Pearse’s statement made on 19 July before New York judge William F. Kuntz, which is now circulating on the Internet, directly involved Safa in the fraud.
Pearse said he had been part of a conspiracy to defraud investors in connection with various loans, including a 500 million dollar loan from Credit Suisse to Ematum in 2013 (when VTB also became involved the size of the Ematum loan rose to 850 million dollars).
Before and after his employment at Credit Suisse, Pearse continued, “Privinvest with the knowledge of its executive Jean Boustani, Iskandar Safa and Najib Allam (Privinvest’s Chief Finance Officer), wired me millions of dollars in unlawful kickbacks from loan proceeds and illegal payments for my assistance in securing loans made by Credit Suisse”.

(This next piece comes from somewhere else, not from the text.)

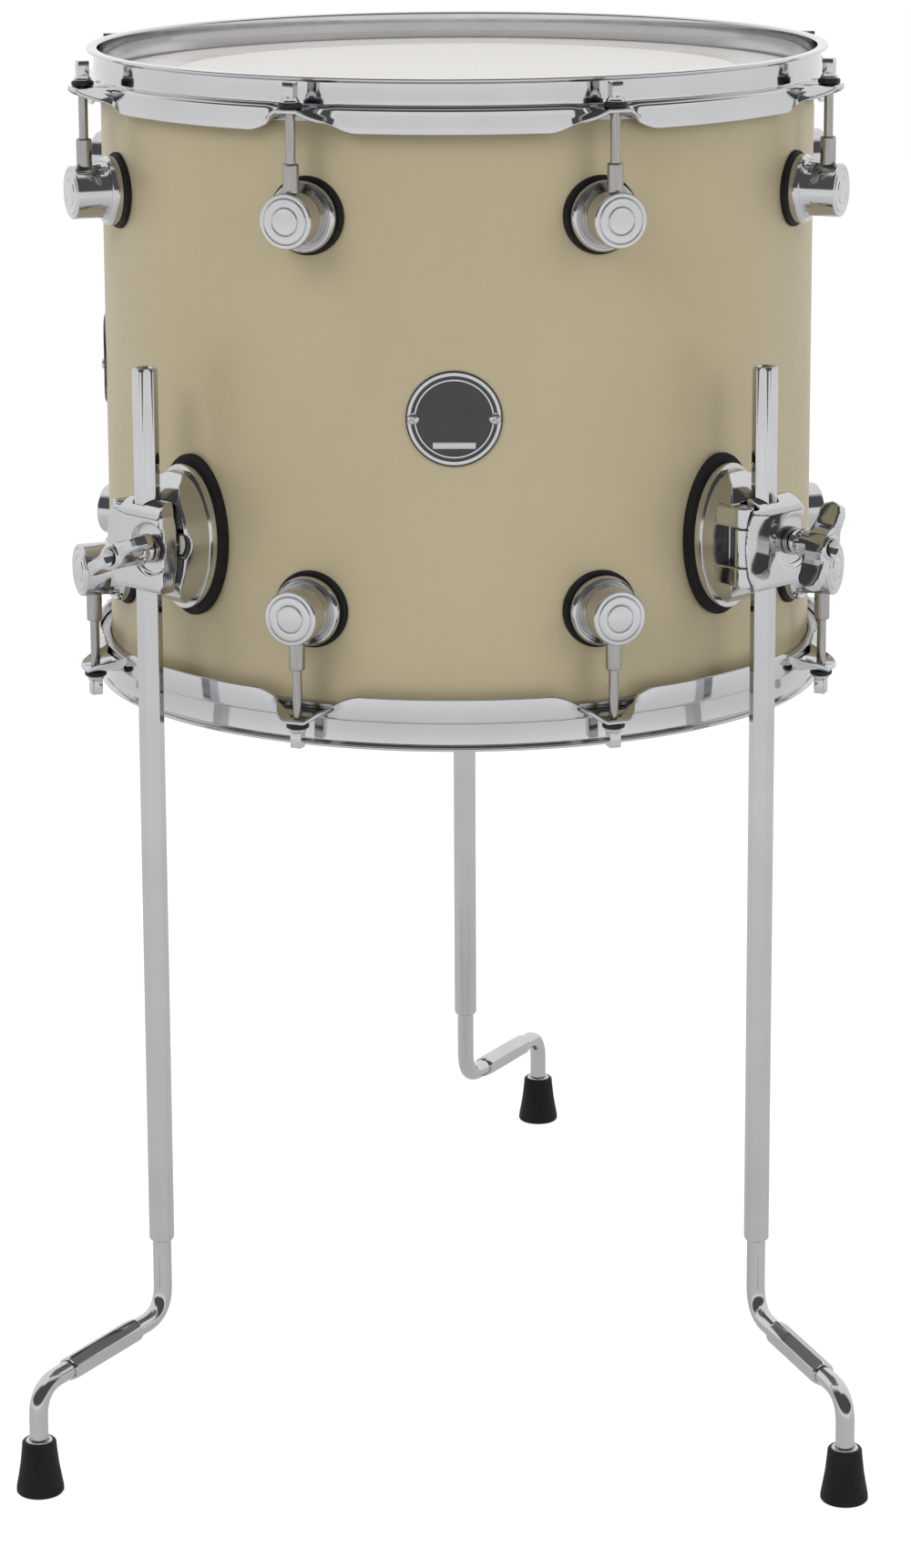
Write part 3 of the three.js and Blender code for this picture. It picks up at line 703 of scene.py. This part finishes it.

“I agreed to accept and keep these monies, knowing that they were the proceeds of illegal activity”, he said. “I took these actions to enrich myself and my co-conspirators and to benefit Credit Suisse which gained substantial profits from the Proindicus and Ematum loans in which it was involved”.
As managing director of Credit Suisse Securities Europe Ltd, Pearse led the team that closed the 372 million dollar loan to Proindicus in February 2013. He said that Boustani “offered to pay me half of the amount by which I, together with others, reduced a subvention fee to be paid by Privinvest in connection with the loan”.
“I accepted Boustami’s offer”, Pearse added, “successfully made efforts to reduce the fees paid by Privinvest, and received payments by wire from Privinvest into a bank account I opened in the United Arab Emirates with the assistance of Privinvest employees. Safa was aware of my agreement with Boustani”.
In March 2013, “I agreed with Safa and Boustani that I would receive a percentage of any further Proindicus loan proceeds that Privinvest received after the initial 372 million dollar loan”, Pearse said. “I subsequently reached similar agreements with Safa and Boustani to receive a percentage of the loan proceeds from the Ematum and MAM transactions, while working as a director at Palomar Holdings, which is a company two thirds owned by Privinvest Shipbuilding Investments”.
“A Privinvest entity and/or Palomar holdings wired me millions of dollars in connection with the Mozambican transactions into my UAE bank account”, he added.
Pearse said he knew that another Credit Suisse banker, Surjan Singh, “was secretly being paid by Privinvest to aid the conspiracy. Specifically, in September and October 2013 I made two payments of one million dollars each to Singh. The payments, which came from funds I received from Privinvest, were in exchange for Singh’s assistance in reducing the subvention fee on Proindicus and for securing Credit Suisse’s approval of the Ematum loan”.
Pearse explained that he assisted “in bringing about an agreement between Singh and Boustani, of which Safa was aware, under which Singh received payments totalling 4.4 million dollars in exchange for facilitating Credit Suisse’s approval of the Ematum loan”.
Pearse also told the judge that, after he left Credit Suisse, Boustani told him that Privinvest had paid the son of the then President of Mozambique (Armando Guebuza) at least 50 million dollars. (Guebuza’s son, Ndambi, is currently under detention in Maputo, where the Attorney-General’s office intends to charge him with criminal offences arising from the illicit loans).
Pearse pleaded guilty to one charge of conspiracy to commit wire fraud. He was released on bail of 2.5 million dollars and allowed to return to his home in Britain, where he owns a property worth two million dollars. He is being electronically monitored and must report to agents of the Federal Bureau of Investigation once a week.
The extent of Pearse’s collaboration with the US authorities is not yet clear. His plea agreement and all other related records were placed under seal.